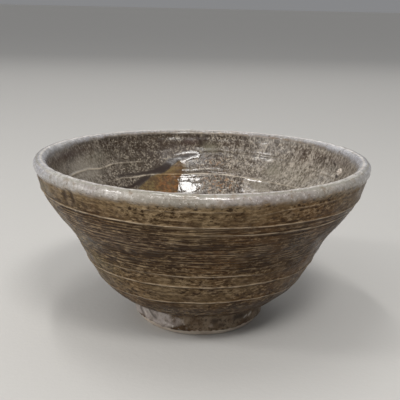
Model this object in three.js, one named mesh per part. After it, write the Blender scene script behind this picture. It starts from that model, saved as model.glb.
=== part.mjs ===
// A hand-thrown tea bowl with its foot ring and its glaze coats, in millimetres, +Z up.
// The origin is the middle of the foot, on the surface that the bowl stands on.
// The bowl's front is at -Y, and a turn is an angle from the front towards +X.

import * as THREE from 'three';

// Overall sizes of the fired bowl, over its glaze.
const bowlHeight = 73.3;
const mouthRadius = 72;
const lipRadius = 2.75;
const neckInset = 1.6;
const neckDrop = 4.4;

// Foot ring and the shallow recess inside it.
const footHeight = 10;
const footRadius = 28.8;
const footContactRadius = 26.4;
const footChamferHeight = 2.6;
const footInnerRadius = 20.5;
const footInnerChamfer = 0.8;
const recessDepth = 6.8;

// Thickness of the fired wall, glaze included, under the lip and at the turn of the floor.
const wallAtNeck = 5.2;
const wallAtHip = 7.2;
const floorHeight = 14.6;
const poolRadius = 24;
const poolDepth = 1.8;

// Glaze coats, and the seams between one layer and the next.
const outerGlazeThickness = 0.7;
const innerGlazeThickness = 0.7;
const rimGlazeThickness = 0.7;
const footGlazeThickness = 0.5;
const layerSeam = 0.1;
const coatSeam = 0.12;
const footSeam = 0.12;
const undersideStart = 0.4;

// Edges of the pale rim coat, below and above the middle of the lip, and the bare foot band.
const rimEdgeDrop = 0.75;
const rimEdgeWave = 0.4;
const rimInnerEdgeRise = 0.45;
const rimInnerEdgeWave = 0.8;
const footGlazeStart = 2.9;
const footGlazeWave = 0.5;

// Roundness error of the throwing, the rise and fall of the rim and its tilt to the back.
const outOfRound = 0.35;
const rimLift = 0.44;
const rimTilt = 0.35;

// Throwing ridges outside: height on the wall, how far they stand out and their width.
const ridges = [
  { height: 60.6, rise: 0.55, width: 1.1 },
  { height: 56.9, rise: 0.3, width: 0.9 },
  { height: 44.5, rise: 0.3, width: 1.4 },
  { height: 36.8, rise: 0.3, width: 1.2 },
  { height: 31.5, rise: 0.5, width: 1.3 },
  { height: 23.1, rise: 0.6, width: 1.4 },
];

// Outer wall between the foot and the neck, as shares of its reach and of its rise.
const wallShape = [
  [0, 0],
  [0.13, 0.03],
  [0.222, 0.084],
  [0.344, 0.164],
  [0.45, 0.283],
  [0.557, 0.433],
  [0.663, 0.582],
  [0.817, 0.731],
  [0.944, 0.881],
  [1, 1],
];
const hipStation = 2;

// Thick amber run of glaze on the inner wall, at the back left. The drop is from the lip's top.
const amberRun = { turn: -156, drop: 27.3, halfWidth: 12.5, halfHeight: 12, thickness: 0.8 };
// Grain of stone that burst through the glaze inside, on the right.
const stoneGrain = { turn: 102.3, drop: 9.2, halfWidth: 1.3, halfHeight: 1.1, thickness: 0.9 };
const inlaySeam = 0.3;

// Fineness of the meshes.
const turnSteps = 48;
const wallSteps = 13;
const ridgeSteps = 30;
const floorSteps = 12;
const lipSteps = 5;

const point = (radius, height) => new THREE.Vector2(radius, height);

// Moves an outline to its left by a distance, so into the wall when it runs up outside.
function inset(outline, distanceAt) {
  return outline.map((here, i) => {
    const before = outline[Math.max(i - 1, 0)];
    const after = outline[Math.min(i + 1, outline.length - 1)];
    const along = after.clone().sub(before).normalize();
    const distance = distanceAt(i);
    const radius = here.x === 0 ? 0 : here.x - along.y * distance;
    return point(radius, here.y + along.x * distance);
  });
}

const insetEvenly = (outline, distance) => inset(outline, () => distance);

// Radius of an outline at a height, between its nearest points.
function radiusAt(outline, height) {
  for (let i = 1; i < outline.length; i += 1) {
    const [low, high] = [outline[i - 1], outline[i]].sort((a, b) => a.y - b.y);
    if (height >= low.y && height <= high.y && high.y > low.y) {
      const share = (height - low.y) / (high.y - low.y);
      return low.x + share * (high.x - low.x);
    }
  }
  return outline[0].x;
}

// Lip: a round bead whose outermost point is the mouth radius and whose top is the height.
const lipCentre = point(mouthRadius - lipRadius, bowlHeight - lipRadius);

function lipPoint(angle, depth) {
  const radius = lipRadius - depth;
  return point(
    lipCentre.x + radius * Math.cos(angle),
    lipCentre.y + radius * Math.sin(angle),
  );
}

function lipArc(from, to, depth, steps) {
  const arc = [];
  for (let i = 0; i <= steps; i += 1) {
    arc.push(lipPoint(from + ((to - from) * i) / steps, depth));
  }
  return arc;
}

const lipOuterStart = THREE.MathUtils.degToRad(-55);

// Outer wall, from the foot up to the neck.
const neck = point(mouthRadius - neckInset, lipCentre.y - neckDrop);
const wallStart = point(footRadius + undersideStart, footHeight + undersideStart);
const wallControls = wallShape.map(([out, up]) =>
  point(wallStart.x + out * (neck.x - wallStart.x), wallStart.y + up * (neck.y - wallStart.y)),
);
const wallCurve = new THREE.SplineCurve(wallControls);
const outerWall = wallCurve.getPoints(wallSteps);

// Inner wall, from the neck down and over the floor to the axis.
const stations = wallControls.length - 1;
const wallThicknessAt = (i) =>
  THREE.MathUtils.mapLinear(i, hipStation, stations, wallAtHip, wallAtNeck);
const innerControls = inset(wallControls, wallThicknessAt).slice(hipStation).reverse();
innerControls.push(
  point(poolRadius, floorHeight + poolDepth),
  point(poolRadius / 2, floorHeight + poolDepth / 6),
  point(0, floorHeight),
);
const innerWall = new THREE.SplineCurve(innerControls).getPoints(floorSteps);
innerWall[innerWall.length - 1].x = 0;

// Seams of the rim coat, as angles round the lip bead, with a gentle wave.
const seamAngle = coatSeam / lipRadius;
const outerEdgeAngle = (turn) =>
  Math.asin((-rimEdgeDrop + rimEdgeWave * Math.sin(2 * turn + 0.2)) / lipRadius);
const innerEdgeAngle = (turn) =>
  Math.PI - Math.asin((rimInnerEdgeRise + rimInnerEdgeWave * Math.sin(turn + 4.2)) / lipRadius);

// Hand-thrown error at a place on the bowl, shared by all layers so that they keep their fit.
function thrown(radius, height, turn) {
  const up = height / bowlHeight;
  const swell = 1 + (outOfRound / mouthRadius) * up * Math.sin(3 * turn + 3.12);
  const wave = rimLift * Math.sin(2 * turn + 4.55) + rimTilt * Math.cos(turn);
  const lift = wave * (radius / mouthRadius) * up ** 3;
  const wide = radius * swell;
  return new THREE.Vector3(wide * Math.sin(turn), -wide * Math.cos(turn), height + lift);
}

// Solid turned on the wheel: the outline at each turn, carried round the axis.
function turned(outlineAt) {
  const outline = outlineAt(0);
  const geometry = new THREE.LatheGeometry(outline, turnSteps);
  const position = geometry.getAttribute('position');
  for (let step = 0; step <= turnSteps; step += 1) {
    const turn = ((step % turnSteps) * 2 * Math.PI) / turnSteps;
    outlineAt(turn).forEach((here, i) => {
      const place = thrown(here.x, here.y, turn);
      position.setXYZ(step * outline.length + i, place.x, place.y, place.z);
    });
  }
  geometry.computeVertexNormals();
  return geometry;
}

// Low drop of material on the inner wall: flat against it, domed towards the axis.
function wallInlay({ turn, drop, halfWidth, halfHeight, thickness }, across, down) {
  const geometry = new THREE.SphereGeometry(1, across, down);
  geometry.rotateX(Math.PI / 2);
  const position = geometry.getAttribute('position');
  const middle = THREE.MathUtils.degToRad(turn);
  const height = bowlHeight - drop;
  const reach = radiusAt(innerWall, height);
  const place = new THREE.Vector3();
  for (let i = 0; i < position.count; i += 1) {
    place.fromBufferAttribute(position, i);
    const level = height + halfHeight * place.y;
    const depth = inlaySeam + thickness * Math.max(place.z, 0);
    const side = middle - (halfWidth / reach) * place.x;
    const spot = thrown(radiusAt(innerWall, level) - depth, level, side);
    position.setXYZ(i, spot.x, spot.y, spot.z);
  }
  geometry.computeVertexNormals();
  return geometry;
}

// Thrown clay wall and floor, with a stepped boss below that the foot ring is luted round.
function clayOutline(turn) {
  const seat = footHeight;
  const wall = insetEvenly(outerWall, outerGlazeThickness + layerSeam);
  const floor = insetEvenly(innerWall, innerGlazeThickness + layerSeam);
  const lipEnd = innerEdgeAngle(turn);
  const lip = lipArc(lipOuterStart, lipEnd, rimGlazeThickness + layerSeam, 2 * lipSteps);
  const bossRadius = footInnerRadius - footSeam;
  const seatRadius = footRadius - footGlazeThickness - layerSeam;
  const outline = [
    point(0, recessDepth),
    point(bossRadius, recessDepth),
    point(bossRadius, seat),
    point(seatRadius, seat),
  ];
  return [...outline, ...wall, ...lip, ...floor];
}

// Ring that the bowl stands on, chamfered at the bottom, bare where it meets the table.
function footOutline() {
  const top = footHeight - footSeam;
  const side = footRadius - footGlazeThickness - layerSeam;
  const contact = footContactRadius - footGlazeThickness;
  return [
    point(footInnerRadius + footInnerChamfer, 0),
    point(contact, 0),
    point(side - 0.3, footChamferHeight),
    point(side, footHeight / 2),
    point(side, top),
    point(footInnerRadius, top),
    point(footInnerRadius, footInnerChamfer),
    point(footInnerRadius + footInnerChamfer, 0),
  ];
}

// Thin coat on the outside of the foot ring, stopping short of the table in a wavy edge.
function footGlazeOutline(turn) {
  const top = footHeight - footSeam;
  const inside = footRadius - footGlazeThickness;
  const start = footGlazeStart + footGlazeWave * Math.sin(5 * turn) * Math.cos(2 * turn + 1);
  return [
    point(inside, start),
    point(inside + 0.4 * footGlazeThickness, start),
    point(footRadius - 0.1, start + 0.5),
    point(footRadius, footHeight / 2),
    point(footRadius, top),
    point(inside, top),
    point(inside, start),
  ];
}

// Outer surface with its throwing ridges, from the foot to the neck.
function ridgedWall() {
  const wall = wallCurve.getPoints(ridgeSteps);
  const rise = wall.map((here) =>
    ridges.reduce((sum, ridge) => {
      const away = (here.y - ridge.height) / ridge.width;
      return sum + ridge.rise * Math.exp(-away * away);
    }, 0),
  );
  return inset(wall, (i) => -rise[i]);
}

// Brown coat on the outside, from the foot to just under the rim coat.
function outerGlazeOutline(turn) {
  const edge = outerEdgeAngle(turn) - seamAngle;
  const face = [...ridgedWall(), ...lipArc(lipOuterStart, edge, 0, 2)];
  const backWall = insetEvenly(outerWall, outerGlazeThickness);
  const backLip = lipArc(lipOuterStart, edge, outerGlazeThickness, 2);
  const back = [...backWall, ...backLip].reverse();
  return [...face, ...back, face[0]];
}

// Pale coat rolled over the lip.
function rimGlazeOutline(turn) {
  const from = outerEdgeAngle(turn) + seamAngle;
  const to = innerEdgeAngle(turn) - seamAngle;
  const face = lipArc(from, to, 0, 2 * lipSteps);
  const back = lipArc(from, to, rimGlazeThickness, 2 * lipSteps).reverse();
  return [...face, ...back, face[0]];
}

// Dark coat inside, from just under the rim coat down over the floor.
function innerGlazeOutline(turn) {
  const edge = innerEdgeAngle(turn) + seamAngle;
  const back = insetEvenly(innerWall, innerGlazeThickness).reverse();
  const faceStart = lipPoint(edge, 0);
  const backEnd = lipPoint(edge, innerGlazeThickness);
  return [...back, backEnd, faceStart, ...innerWall];
}

const coat = (color, roughness) =>
  new THREE.MeshStandardMaterial({ color, roughness, metalness: 0 });

const bowl = new THREE.Group();

function addPiece(name, geometry, material) {
  const piece = new THREE.Mesh(geometry, material);
  piece.name = name;
  bowl.add(piece);
}

addPiece('clay_body', turned(clayOutline), coat(0x8f7f6b, 0.9));
addPiece('foot_ring', turned(footOutline), coat(0xb5a893, 0.85));
addPiece('foot_glaze', turned(footGlazeOutline), coat(0x6e6250, 0.4));
addPiece('outer_glaze', turned(outerGlazeOutline), coat(0x5c4c38, 0.25));
addPiece('rim_glaze', turned(rimGlazeOutline), coat(0xa9a79b, 0.2));
addPiece('inner_glaze', turned(innerGlazeOutline), coat(0x4c463d, 0.3));
addPiece('amber_glaze_run', wallInlay(amberRun, 24, 12), coat(0x8a5a2b, 0.15));
addPiece('stone_grain', wallInlay(stoneGrain, 12, 8), coat(0xb9b1a2, 0.6));

export default bowl;
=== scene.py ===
"""Looks of a hand-thrown, glazed tea bowl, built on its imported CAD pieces.

Sizes named here are in millimetres, +Z up, with the origin in the middle of the foot.
A turn is an angle round the bowl from its front, which is at -Y, towards +X.
A path is the length along the bowl's section: up the outside, over the lip, down the inside.
"""

import math

import bmesh
import bpy
import numpy as np
from mathutils import Matrix, Vector


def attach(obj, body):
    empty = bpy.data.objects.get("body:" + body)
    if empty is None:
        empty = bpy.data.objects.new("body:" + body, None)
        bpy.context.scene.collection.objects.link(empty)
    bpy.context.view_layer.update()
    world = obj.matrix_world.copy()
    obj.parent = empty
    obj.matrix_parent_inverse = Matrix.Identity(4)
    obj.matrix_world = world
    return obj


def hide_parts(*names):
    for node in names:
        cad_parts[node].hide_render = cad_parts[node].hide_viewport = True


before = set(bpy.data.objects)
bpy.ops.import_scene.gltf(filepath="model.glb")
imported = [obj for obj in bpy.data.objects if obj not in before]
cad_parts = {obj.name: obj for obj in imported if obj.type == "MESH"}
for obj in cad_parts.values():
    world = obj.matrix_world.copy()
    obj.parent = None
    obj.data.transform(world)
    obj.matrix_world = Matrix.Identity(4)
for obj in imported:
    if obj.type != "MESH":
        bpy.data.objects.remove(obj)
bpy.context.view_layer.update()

MM = 0.001
TAU = 2 * math.pi

# Finished sizes of the bowl, as in its CAD pieces.
BOWL_HEIGHT = 73.3
MOUTH_RADIUS = 72.0
LIP_RADIUS = 2.75
NECK = (70.4, 66.15)
FOOT_HEIGHT = 10.0
FOOT_RADIUS = 28.8
FOOT_CONTACT_RADIUS = 26.4
FOOT_CHAMFER_HEIGHT = 2.6
FOOT_INNER_RADIUS = 20.5
FOOT_INNER_BEVEL = 0.8
FOOT_TAPER = 0.3
FOOT_COAT_START = 2.9
RECESS_DEPTH = 6.8
WALL_START = (29.2, 10.4)
WALL_AT_NECK = 5.2
WALL_AT_HIP = 7.2
FLOOR_HEIGHT = 14.6
POOL_RADIUS = 24.0
POOL_DEPTH = 1.8
COAT = 0.7
FOOT_COAT = 0.5
SEAM = 0.1
OUT_OF_ROUND, OUT_OF_ROUND_PHASE = 0.35, 3.12
RIM_LIFT, RIM_LIFT_PHASE = 0.44, 4.55
RIM_TILT = 0.35

# Path from the lip's crown to where each wall's relief takes over, and how softly it does.
LIP_REACH = 3.6
LIP_FADE = 0.35

# Heights of the fine relief: combing, pooled streaks and dark runs, then for each surface the
# slow and the small unevenness.
COMB_RELIEF = 0.03
STREAK_RELIEF = 0.12
RUN_RELIEF = 0.08
UNEVEN_OUTSIDE = (0.04, 0.015)
UNEVEN_INSIDE = (0.05, 0.016)
UNEVEN_LIP = (0.05, 0.022)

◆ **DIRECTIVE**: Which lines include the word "node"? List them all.

◆ **RESULT OF THIS TASK**:
    for node in names:
        cad_parts[node].hide_render = cad_parts[node].hide_viewport = True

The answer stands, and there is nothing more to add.